My concern about Chiang Mai is mostly the RR being used to get LCUs north from Bangkok, not so much supply. However, I have only seen the LCUs which were already there move west to Moulmein. There may be more down south, but probably not much more given the size of the stacks at Rangoon/Pegu as well as Chungking.
Supply is not good, as shown in the Tracker screens. I hope to improve it in the next week to ten days. It's not low, but it's not at a level I can attack on many days in a row.
Moulmein will be next effort. That air field is the linchpin. I need to carefully allocate Chinese forces to move there while not making Pegu so weak the remainders there can be routed and retreated. Even if I get Moulmein I don't have fighters enough to bring the RN in close to stop supply convoys to Rangoon. Not yet. I can snipe at them from Port Blair as they pass, but not much else. Subs too of course. Colombo is a major sub base now, with a lot of USN fleet boats as well as Dutch/RN.
Per Alfred's point about moving some of the Rangoon stack to help at Moulmein, I will do that, but the Rangoon stack is brittle.

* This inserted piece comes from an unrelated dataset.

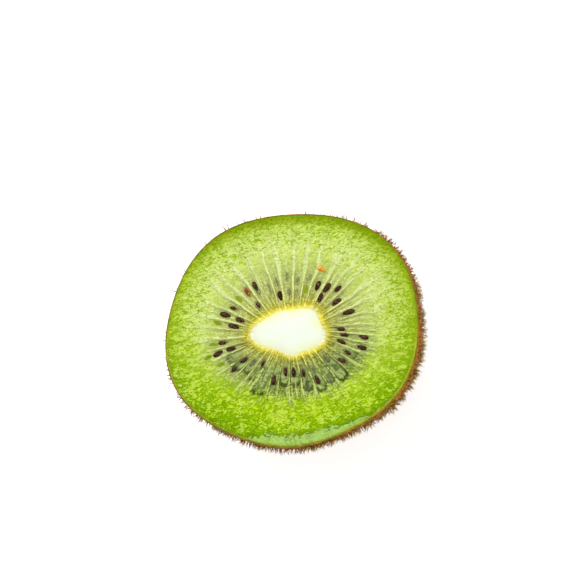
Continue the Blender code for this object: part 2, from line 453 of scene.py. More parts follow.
# %% Core body
CORE_ROWS = 10
CORE_FACE_ROWS = 26
CORE_REACH = 1.5 * CORE_GAP
CORE_DIP = 0.06 * MM  # the core's edge dips this far into the flesh
CORE_DIP_SPAN = (0.8, 1.0)  # of its width

rings = [ring(core_point(turns, 0.0, 0.0), HALF_HEIGHT - CORE_DEPTH, locules, -1.0)]
for step in range(1, CORE_ROWS):
    climb = step / CORE_ROWS
    plan = core_point(turns, 0.0, core_width(climb))
    rings.append(ring(plan, HALF_HEIGHT - CORE_DEPTH * (1.0 - climb), locules, 0.0))
for width in np.linspace(1.0, 0.0, CORE_FACE_ROWS + 1):
    plan = core_point(turns, CORE_REACH * width, width)
    crown = CORE_CROWN * (1.0 - width**2) - CORE_DIP * smooth_step(width, *CORE_DIP_SPAN)
    rings.append(ring(plan, HALF_HEIGHT + crown, crowded(locules), width - 1.0))
core = rolled("core_body", rings)

# %% [markdown]
# The skin.
#
# The skin is a thin leathery shell, cut off cleanly with the fruit. The outer face is rolled first,
# from the cut to the middle of the blossom end, where the dry remains of the flower leave a small
# puckered scar.

# %% Skin shell
SKIN_COLUMNS = 420
SKIN_ROWS = 96
SPOT_ROWS = 20
SCAR_RADIUS = 2.6 * MM
SCAR_DEPTH = 0.5 * MM
SCAR_PUCKERS = 9
PUCKER_SHARE = 0.6  # of the scar's depth
SPOT_SHARE = 0.1  # what the map adds from the edge of the rest spot to its middle

skin_locules = np.linspace(0.0, LOCULES, SKIN_COLUMNS + 1)
skin_turns = turn_of(skin_locules)
rings = []
for along, radius, height in skin_profile(SKIN_ROWS):
    top = height - RIM_DROP if along == 0.0 else height
    rings.append(ring(rim_point(skin_turns, radius, along), top, skin_locules, along))
spot = rim_point(skin_turns, REST_RADIUS, 1.0)
for inwards in np.linspace(1.0 - 1.0 / SPOT_ROWS, 0.0, SPOT_ROWS):
    from_middle = inwards * REST_RADIUS
    pucker = 0.5 + 0.5 * np.cos(SCAR_PUCKERS * skin_turns + 3.0 * inwards)
    pit = SCAR_DEPTH * (1.0 - smooth_step(from_middle, 0.3 * SCAR_RADIUS, SCAR_RADIUS))
    edge = smooth_step(from_middle, 0.0, 0.4 * SCAR_RADIUS)
    top = pit * (1.0 - PUCKER_SHARE * pucker * edge)
    rings.append(ring(spot * inwards, top, skin_locules, 1.0 + SPOT_SHARE * (1.0 - inwards)))
skin = rolled("skin", rings)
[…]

I have some theater reserves heading there from Prome, but after that the cupboard is pretty bare. The Mandalay area is mostly being held by base forces.
If I could take Moulmein then the possibilities are much wider, as Alfred says. If he thins Rangoon at all I will pounce. The central Burma, northern Thailand bases are not defended. Bangkok reserves, if any, would probably have to be moved north. I need to be careful about the Indo-China border for four more months until the militia division activation rule fades. But there is plenty to do outside Indo-China.
To answer Alfred's other question in the follow-on post: I have used Reserve a fair bit in both stacks. So far as I know Reserve does not protect from air attack, which is what's killing me. It does seem to lower disruption quickly and protects from ground bombardment.